Being an expectant mother of triplets makes me so joyful. I’ve been wanting children for so long, struggled with infertility for nearly five years, and my dreams are finally being realized. But it is still so hard. Being in the hospital puts our minds at ease, knowing that the babies are being monitored twice daily and there are people who can help in an instant if it is needed. We are getting education as to what to expect if they are born within the next week or two and each week that I’m here benefits the babies – the longer I am here, the better. So far the care I have been receiving is wonderful – the doctors and nurses have been great. Although these things are all good, there are times its hard emotionally. I am missing family, my dog, and my home terribly. Doing what is best for the babies is what matters the most, but it doesn’t change the fact of what I face every day.
There is a time in my life I didn’t think I would be able to celebrate mother’s day from the perspective of being a mom, and this is the first time I will be able to do that. Even though the babies haven’t been born yet, I feel like the care that I’ve been giving them and the love I have for them defines motherhood. Even though I haven’t had the full experience raising babies/kids, I’ve already received mother’s day cards and flowers, making it official.

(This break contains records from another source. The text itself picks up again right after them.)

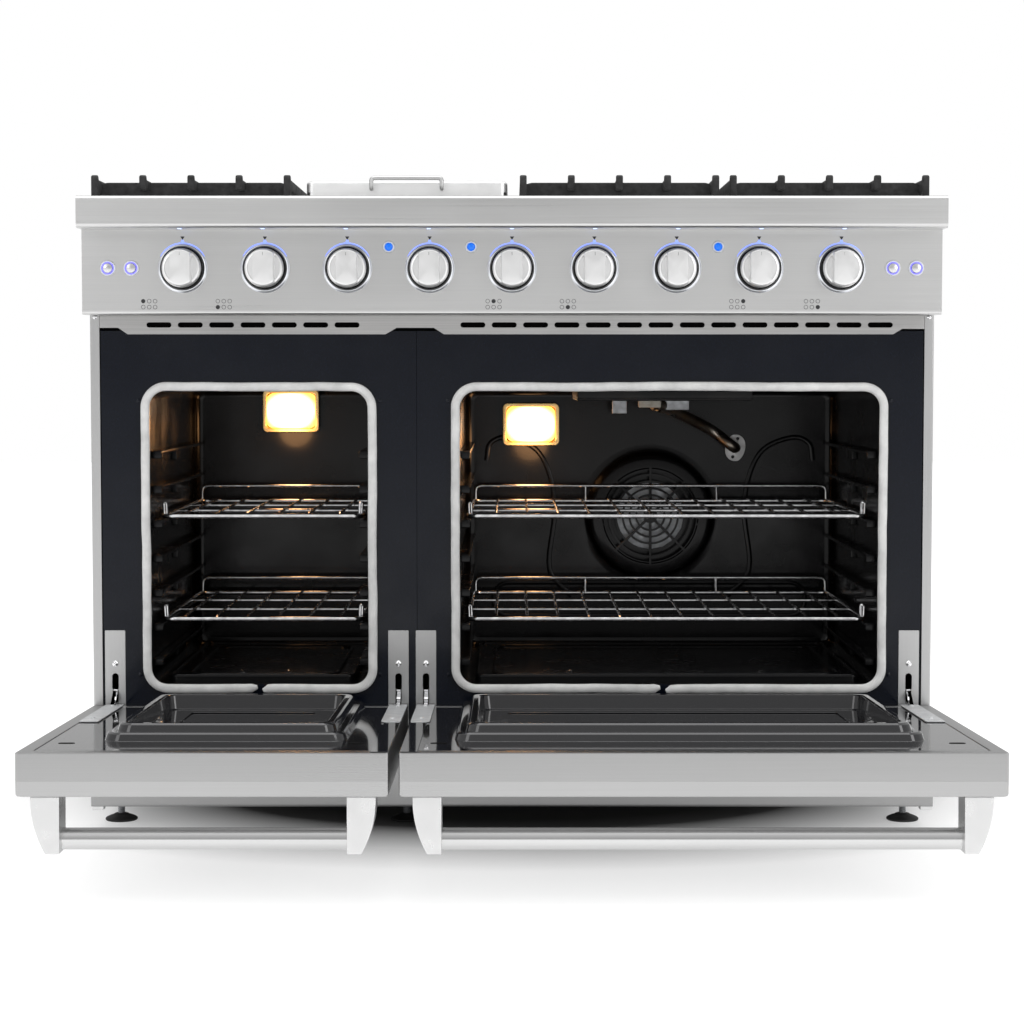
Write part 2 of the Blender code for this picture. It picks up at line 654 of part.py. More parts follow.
def make_lamps():
    left_x = (LEFT_OVEN[0] + LEFT_OVEN[1]) / 2 + LEFT_LAMP_SHIFT
    spots = {"left_oven_lamp": (left_x, OVEN_TOP - LEFT_LAMP_DROP),
             "right_oven_lamp": (RIGHT_OVEN[0] + RIGHT_LAMP_SIDE, OVEN_TOP - RIGHT_LAMP_DROP)}
    width, depth, height = LAMP_SIZE
    for name, (x, z) in spots.items():
        low = (-width / 2, -depth, -height / 2)
        high = (width / 2, 0, height / 2)
        lamp = blocks(name, [(low, high)], bevel=LAMP_CORNER, steps=2)
        keep(lamp, "lens", location=(x, OVEN_DEPTH - GAP, z), smooth=True)


def make_fan():
    """Convection fan: a hub, a disc and flat blades, behind a dished cover."""
    half = FAN_THICKNESS / 2
    wheel = rods("convection_fan", [((0, -half, 0), (0, half, 0), FAN_HUB)])
    unite(wheel, rods("disc", [((0, half - GAP - FAN_SKIN, 0), (0, half - GAP, 0), FAN_DISC)]))
    unite(wheel, fan_blades())
    bore = rods("bore", [((0, -CUT, 0), (0, CUT, 0), FAN_SHAFT + GAP)], sides=SMALL_ROUND)
    cut(wheel, bore)
    middle = OVEN_DEPTH - FAN_COVER_DEPTH / 2 + FAN_SETBACK
    keep(wheel, "galvanised", location=(FAN_X, middle, FAN_Z))


def fan_blades():
    shape = bmesh.new()
    for step in range(FAN_BLADES):
        size = Matrix.Diagonal((FAN_RADIUS - BLADE_START, FAN_THICKNESS - 2 * FAN_SKIN, FAN_SKIN, 1.0))
        shift = Matrix.Translation(((FAN_RADIUS + BLADE_START) / 2, 0, 0))
        turn = Matrix.Rotation(2 * math.pi * step / FAN_BLADES, 4, "Y")
        bmesh.ops.create_cube(shape, size=1.0, matrix=turn @ shift @ size)
    return mesh_from("blades", shape)


def make_fan_cover():
    """Dished steel cover with its grille opening, against the back wall."""
    depth, skin = FAN_COVER_DEPTH, SHEET
    edge, crown = FAN_COVER_RADIUS, FAN_OPENING + FAN_COVER_RIM
    foot = edge - FAN_COVER_RIM
    profile = [(FAN_OPENING, depth), (crown, depth), (foot, skin), (edge, skin), (edge, 0),
               (foot - skin, 0), (crown - skin, depth - skin), (FAN_OPENING, depth - skin)]
    dish = towards_front(turned("fan_cover", profile, sides=24, ring=True))
    reach = FAN_OPENING + FAN_COVER_RIM / 3
    near, far = -depth + FAN_BAR_SKIN, -depth + skin - FAN_BAR_SKIN
    for step in range(FAN_GRILLE_BARS):
        bar = blocks(f"bar_{step}", [((-reach, near, -FAN_BAR / 2), (reach, far, FAN_BAR / 2))])
        bar.data.transform(Matrix.Rotation(math.pi * step / FAN_GRILLE_BARS, 4, "Y"))
        unite(dish, bar)
    keep(dish, "enamel", location=(FAN_X, OVEN_DEPTH - GAP, FAN_Z))


def make_broil_burner():
    """Broiler under the right oven's ceiling, with its gas tube down to a flange on the back wall."""
    width, depth, height = BROILER_SIZE
    centre = (RIGHT_OVEN[0] + RIGHT_OVEN[1]) / 2
    top = OVEN_TOP - GAP
    box = blocks("broil_burner", [((centre - width / 2, BROILER_FRONT, top - height),
                                   (centre + width / 2, BROILER_FRONT + depth, top))])
    under = top - height
    start_y = BROILER_FRONT + BROILER_TUBE_REAR
    wide, deep, tall = SOCKET_SIZE
    unite(box, blocks("socket", [((centre - wide / 2, start_y - deep / 2, under - tall),
                                  (centre + wide / 2, start_y + deep / 2, under + GAP))]))
    wall = OVEN_DEPTH - GAP
    mouth = under - tall / 2
    path = [(centre, start_y, mouth), (centre + wide, start_y + deep, mouth - BROILER_TUBE / 2),
            (FLANGE_X - 2 * BROILER_TUBE, wall - 2 * BROILER_TUBE, FLANGE_Z + 2 * BROILER_TUBE),
            (FLANGE_X, wall - BROILER_TUBE, FLANGE_Z), (FLANGE_X, wall - FLANGE_SIZE[1] / 2, FLANGE_Z)]
    unite(box, wires("tube", [path], BROILER_TUBE, resolution=2))
    wide, deep, tall = FLANGE_SIZE
    unite(box, blocks("flange", [((FLANGE_X - wide / 2, wall - deep, FLANGE_Z - tall / 2),
                                  (FLANGE_X + wide / 2, wall, FLANGE_Z + tall / 2))]))
    keep(box, "galvanised")


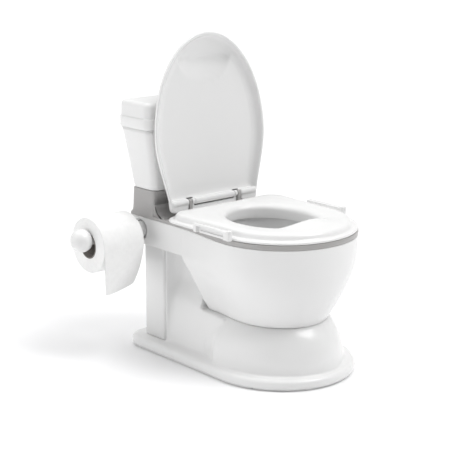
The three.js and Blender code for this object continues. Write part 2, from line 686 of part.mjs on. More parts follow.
function makeRoll() {
  const { y } = SPINDLE;
  const { z, radius, core, bore, left, right } = ROLL;
  addPart('roll_core', ringX(core, bore, left, right, y, z, 32), CARD);
  addPart('paper_roll', ringX(radius, core + GAP, left, right, y, z, 48), PAPER);
  const sheet = new THREE.Shape();
  const near = radius + 0.5;
  const far = near + SHEET.thickness;
  sheet.absarc(y, z, far, SHEET.start, Math.PI);
  sheet.lineTo(y - far - SHEET.drift, SHEET.bottom);
  sheet.lineTo(y - near - SHEET.drift, SHEET.bottom);
  sheet.lineTo(y - near, z);
  sheet.absarc(y, z, near, Math.PI, SHEET.start, true);
  addPart('paper_sheet', extrudeX(sheet, left, right, 10), PAPER);
}

makeBase();
makeBowl();
makeRimDeck();
makeTank();
makeSeat();
makeLid();
makePot();
makeHolder();
makeRoll();

export default group;
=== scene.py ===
"""Potty training chair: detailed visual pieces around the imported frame. Blender 4.5, metres.

Lengths below are written in millimetres and scaled by MM when a mesh is made.
Levels are (height, inset) pairs along a section; a plan is a closed outline seen from above.
"""

import json
import math

import bmesh
import bpy
import numpy as np
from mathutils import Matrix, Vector


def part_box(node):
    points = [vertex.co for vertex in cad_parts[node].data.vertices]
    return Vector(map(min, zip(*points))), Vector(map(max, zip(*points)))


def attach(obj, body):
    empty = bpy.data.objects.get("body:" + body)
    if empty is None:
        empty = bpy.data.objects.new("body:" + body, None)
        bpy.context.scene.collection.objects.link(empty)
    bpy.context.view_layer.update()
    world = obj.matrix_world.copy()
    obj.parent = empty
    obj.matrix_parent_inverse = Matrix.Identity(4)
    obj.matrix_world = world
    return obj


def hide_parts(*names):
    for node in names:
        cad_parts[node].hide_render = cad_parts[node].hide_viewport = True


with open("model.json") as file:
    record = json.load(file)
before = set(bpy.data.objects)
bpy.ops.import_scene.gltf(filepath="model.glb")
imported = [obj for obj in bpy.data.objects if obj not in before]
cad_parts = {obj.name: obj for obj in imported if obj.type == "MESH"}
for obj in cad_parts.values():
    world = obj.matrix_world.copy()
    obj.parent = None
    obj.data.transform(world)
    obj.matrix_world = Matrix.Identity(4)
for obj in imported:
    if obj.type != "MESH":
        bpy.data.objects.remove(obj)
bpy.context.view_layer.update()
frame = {"nodes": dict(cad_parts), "record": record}

MM = 0.001


def node_box(name):
    """The lowest and highest corner of a CAD node, in millimetres."""
    low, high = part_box(name)
    return [c / MM for c in low], [c / MM for c in high]


# ---------------------------------------------------------------- camera

VIEW_AZIMUTH = math.radians(-40.8)
VIEW_ELEVATION = math.radians(14.1)
VIEW_TARGET = Vector((0.0, 0.0696, 0.208))
VIEW_DISTANCE = 2.1667
VIEW_LENS = 103.3


def make_camera():
    data = bpy.data.cameras.new("camera")
    data.lens = VIEW_LENS
    data.sensor_width = 36
    data.clip_end = 50
    camera = bpy.data.objects.new("camera", data)
    direction = Vector((
        math.sin(VIEW_AZIMUTH) * math.cos(VIEW_ELEVATION),
        -math.cos(VIEW_AZIMUTH) * math.cos(VIEW_ELEVATION),
        math.sin(VIEW_ELEVATION),
    ))
    camera.location = VIEW_TARGET + direction * VIEW_DISTANCE
    camera.rotation_euler = (-direction).to_track_quat("-Z", "Y").to_euler()
    bpy.context.collection.objects.link(camera)
    bpy.context.scene.camera = camera


# ---------------------------------------------------------------- materials


NOISE_LOW, NOISE_HIGH = 0.3, 0.7    # the range that a noise texture mostly stays in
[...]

I have already had a few visitors, which really helps the time go by. I won’t publish my location on this blog, but if you would like to visit me, feel free to email, text or call me or Ryan and we’ll let you know where to find me. Some times of the day are busy with baby monitoring, doctors and meeting with other staff so it’s always good to arrange a visit ahead of time.
Many times, Julie has felt the babies kicking. When I am around, she calls me over to try to feel it. I rush over, place my hands on her belly and… nothing. I always miss it.
Until today. Julie asked if my hands were full, and I noticed she had her own hands on her belly. I went over, hopeful as always but without high expectations. Then there were two taps! Another moment later, a much stronger kick. It was such an incredible experience for me. I had a big smile on my face, and it really made my day. After all the recent worries about the babies and Julie being placed on bed rest, this was a happy moment that we both needed.